Sirianni has generally been above the 50th percentile in various offensive coaching categories, and higher with the Eagles than with the Colts. There’s not much more you can say since he had different jobs with the two teams as well as different players.

Zach Keefer, Colts beat writer for The Athletic, said:

While Sirianni didn’t call the plays in Indianapolis — Reich handled those duties — he played a massive role in the offensive game plan each week, working hand-in-hand with Reich. The two worked with three different starting quarterbacks in three seasons, molding their multiple offensive system to fit the very different talents of Andrew Luck, Jacoby Brissett and Philip Rivers. Sirianni was also instrumental in the development of several young players on the roster, particularly wide receivers. There’s no doubt a strong endorsement from Reich, one of the more respected coaches in the game, helped his candidacy.

So there is every indication that Sirianni is a good coach. But it’s not unreasonable to suggest that those high percentiles since coming to Philly have something to do with the talent he inherited and has been given. Julian Love certainly thinks so. Brian Daboll had just about the closest thing you can imagine to a controlled experiment in the NFL: Come to a new team that has been terrible for years, with a roster full of holes, not only no cap space to bring in coveted free agents but a cap situation so bad your GM has to release one of the team’s best players. Now, take that team from 4-13 to 9-7-1 in one season.

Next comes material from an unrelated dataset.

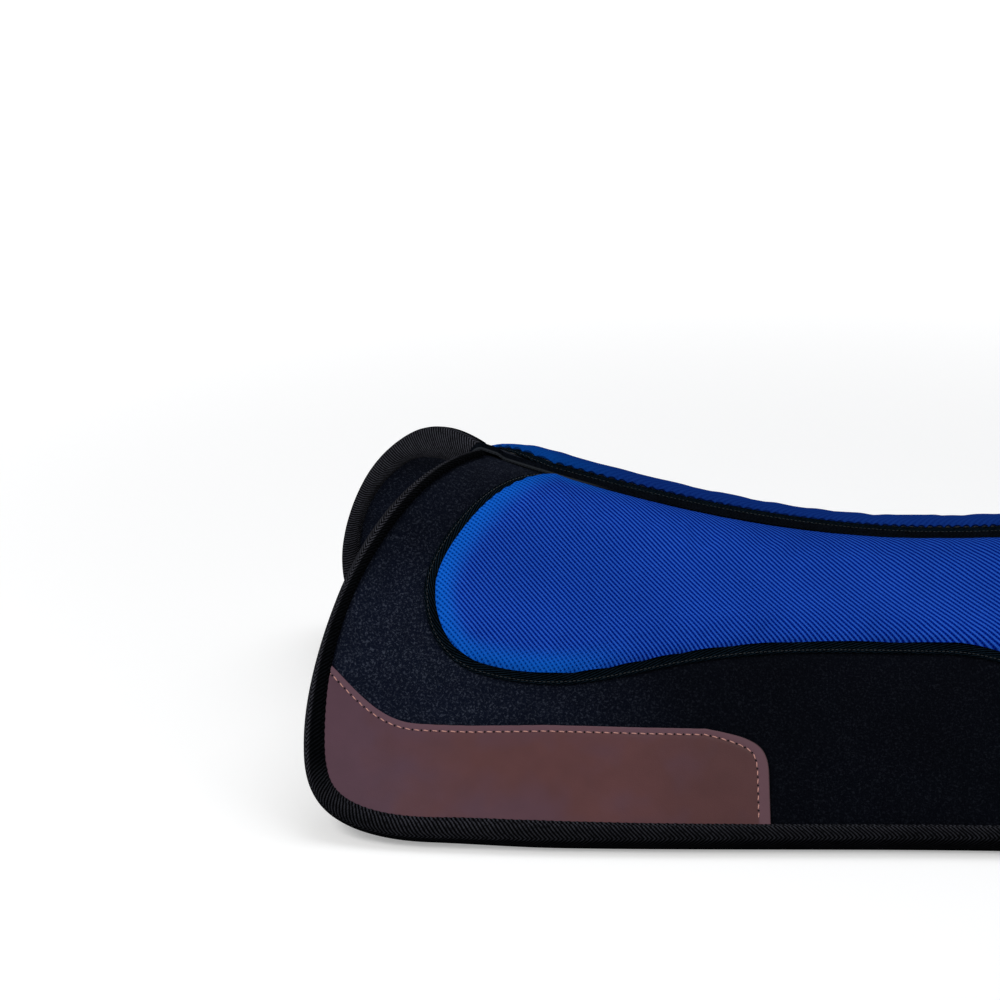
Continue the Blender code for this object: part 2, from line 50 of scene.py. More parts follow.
# Felt tops: 6 mm of pressed wool felt on each side, cut to the pad's outline and laid over the foam.
# Every piece is laid out on the pad's curved face: x is the station, s the way down from the spine and
# n the height above the face. The felt dips where the tapes and the leather are sewn through it.
PAD_FRONT, PAD_REAR = -0.49285, 0.49115
SPINE_FRONT, SPINE_REAR = -0.33485, 0.43115
SEAT, SEAT_HEIGHT = 0.13015, 0.211
WITHERS_RISE, LOIN_RISE = 0.092, 0.030
RIDGE_RADIUS, SIDE_RADIUS = 0.1495, 2.08
SHOULDER, WITHERS_STEEPENING, LOIN_STEEPENING = (math.radians(a) for a in (33.1, 13.1, 3.0))
FRONT_DEPTH, REAR_DEPTH = 0.403, 0.335
NOSE, SEAT_GAP, THICKNESS, BINDING_HALF = 0.008, 0.0009, 0.024, 0.0147
CHANNEL_EDGE = 0.0085
EDGE_STEPS, CORNER_STEPS, BOTTOM_STEPS = 60, 40, 160
FELT_ROWS, FELT_COLUMNS = 84, 200
FELT_TOP, FELT_LINING, FOAM_CORE = 0.006, 0.0054, 0.012


def face(x, s):
    """The pad's top face on the +Y side: a tight arc over the ridge and a wide arc down from it."""
    front = np.where(x < SEAT, (x - SEAT) / (SPINE_FRONT - SEAT), 0.0) ** 1.78
    rear = np.where(x < SEAT, 0.0, (x - SEAT) / (SPINE_REAR - SEAT)) ** 2
    ridge = SEAT_HEIGHT + WITHERS_RISE * front + LOIN_RISE * rear
    shoulder = SHOULDER + WITHERS_STEEPENING * front + LOIN_STEEPENING * rear
    on_ridge = s < RIDGE_RADIUS * shoulder
    slope = np.where(on_ridge, s / RIDGE_RADIUS, shoulder + (s - RIDGE_RADIUS * shoulder) / SIDE_RADIUS)
    tight = np.where(on_ridge, slope, shoulder)
    across = RIDGE_RADIUS * np.sin(tight) + SIDE_RADIUS * (np.sin(slope) - np.sin(tight))
    down = RIDGE_RADIUS * (1 - np.cos(tight)) + SIDE_RADIUS * (np.cos(tight) - np.cos(slope))
    return np.stack([x, across, ridge - down], -1)


def face_frame(x, s):
    """Place on the face, its directions along and down, and its outward normal."""
    step = 1e-4
    along = (face(x + step, s) - face(x - step, s)) / (2 * step)
    down = (face(x, s + step) - face(x, s - step)) / (2 * step)
    normal = np.cross(along, down)
    return face(x, s), along, down, normal / np.linalg.norm(normal, axis=-1, keepdims=True)


def over(points, n):
    """The places of points (x, s) at height n above the face."""
    place, _, _, normal = face_frame(points[..., 0], points[..., 1])
    return place + normal * np.broadcast_to(n, points.shape[:-1])[..., None]


def bezier(start, leave, arrive, end, steps=48):
    """Points of a cubic curve. Its handles are given as steps: on from the start, and back from the end."""
    a, d = np.asarray(start, float), np.asarray(end, float)
    b, c = a + leave, d - arrive
    t = np.linspace(0, 1, steps + 1)[:, None]
    return a * (1 - t) ** 3 + 3 * b * t * (1 - t) ** 2 + 3 * c * t**2 * (1 - t) + d * t**3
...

Really, it will take a few years, especially if Roseman has to gut the team of some of its bigger contracts, for us to know just how good Sirianni is. But if he wins Sunday night he won’t care what anyone says.

Lessons for the Giants?

  • Isn’t it obvious? Prioritize the offensive and defensive lines. Philadelphia may have the best, and deepest, OLs and DLs in the NFL. Their OL completely neutralized the Giants’ DL twice this season. It does that to many teams. Their DL continually harassed Daniel Jones twice as well as knocking Brock Purdy out of the NFC Championship Game. If Kansas City’s OL can’t do better Sunday night that game will be over quickly. The Eagles have been building both lines continually since Howie Roseman arrived. The OL is completely home-grown. The DL is partly draftees and partly free agents. Joe Schoen got off to a good start in 2022 by drafting two DLs and three OLs. Giants fans hope that at least two of those players will become as good as their Philadelphia counterparts. Now he has to continue the job in the 2023 off-season. And in 2024. And 2025. And...
  • Sirianni and Roseman seem to feel that they have their franchise QB in Hurts. Daboll and Schoen give the impression that they think they have their franchise QB as well in Daniel Jones. The 2022 QBR rankings would seem to support that, with Hurts finishing fourth and Jones sixth in the NFL:
 Data from ESPN

If so then the Giants need to bring Jones back for 2023, however they accomplish it. It’s too bad Daboll didn’t have two years of Jones the way Sirianni has had with Hurts before deciding, but so be it. But equally, if 2022 turns out to have been fool’s gold and Jones regresses in 2023, then the Giants need to have the courage of their convictions and move on. Having a young QB drafted on Day 2 or even early on Day 3 waiting in the wings, as the Eagles did with Hurts, would make the decision easier.

  • The Giants’ wide receiver corps looked better by season’s end than it did a month or so into the season, when Marcus Johnson and David Sills were getting lots of snaps. But however much Hurts has grown as a passer over three years, throwing to Devonta Smith and A.J. Brown has to be a lot better than throwing to Jalen Reagor. The Giants shouldn’t be lulled into complacency by the emergence of Isaiah Hodgins and the return next year of Wan’Dale Robinson. Since the free agent pickings are slim this year, they need to draft a wide receiver no later than Day 2. Or use draft assets to make a bold trade the way Roseman did. (Tee Higgins, anyone?) Unless you’re Patrick Mahomes, you need great receivers.
  • The Eagles’ defense was much better with James Bradberry paired with Darius Slay than it had been the previous two years. Adoree’ Jackson is a very good CB. He will be better in 2023 as a CB2 than he was this year as a CB1. But that requires the Giants to find a CB1 in the draft. There are several tall long-armed ones who can play man defense. They shouldn’t pass up a potential shutdown CB if one drops to them. If Aaron Robinson returns and is effective, great. If Cor’Dale Flott shows more of the glimpses we saw late in the season, even better. Having too many good CBs is a nice problem to have. The Giants need a starter in the slot anyway, so there’s room.
  • Maybe you can’t argue with success, but Howie Roseman’s mortgaging of the future with deferred cap hits is a very risky approach. Signing bonuses are now an entrenched part of NFL team finances, and it’s fine to pay the player up front while having the cost to the team grow as anticipated increases in the salary cap from year to year take place. For my money, though, I’ll take Schoen’s seemingly more fiscally responsible overall approach to team building. Once in a while, when you think a Super Bowl can be had, take a chance on a free agent to get you over the top. But as an overarching philosophy...no.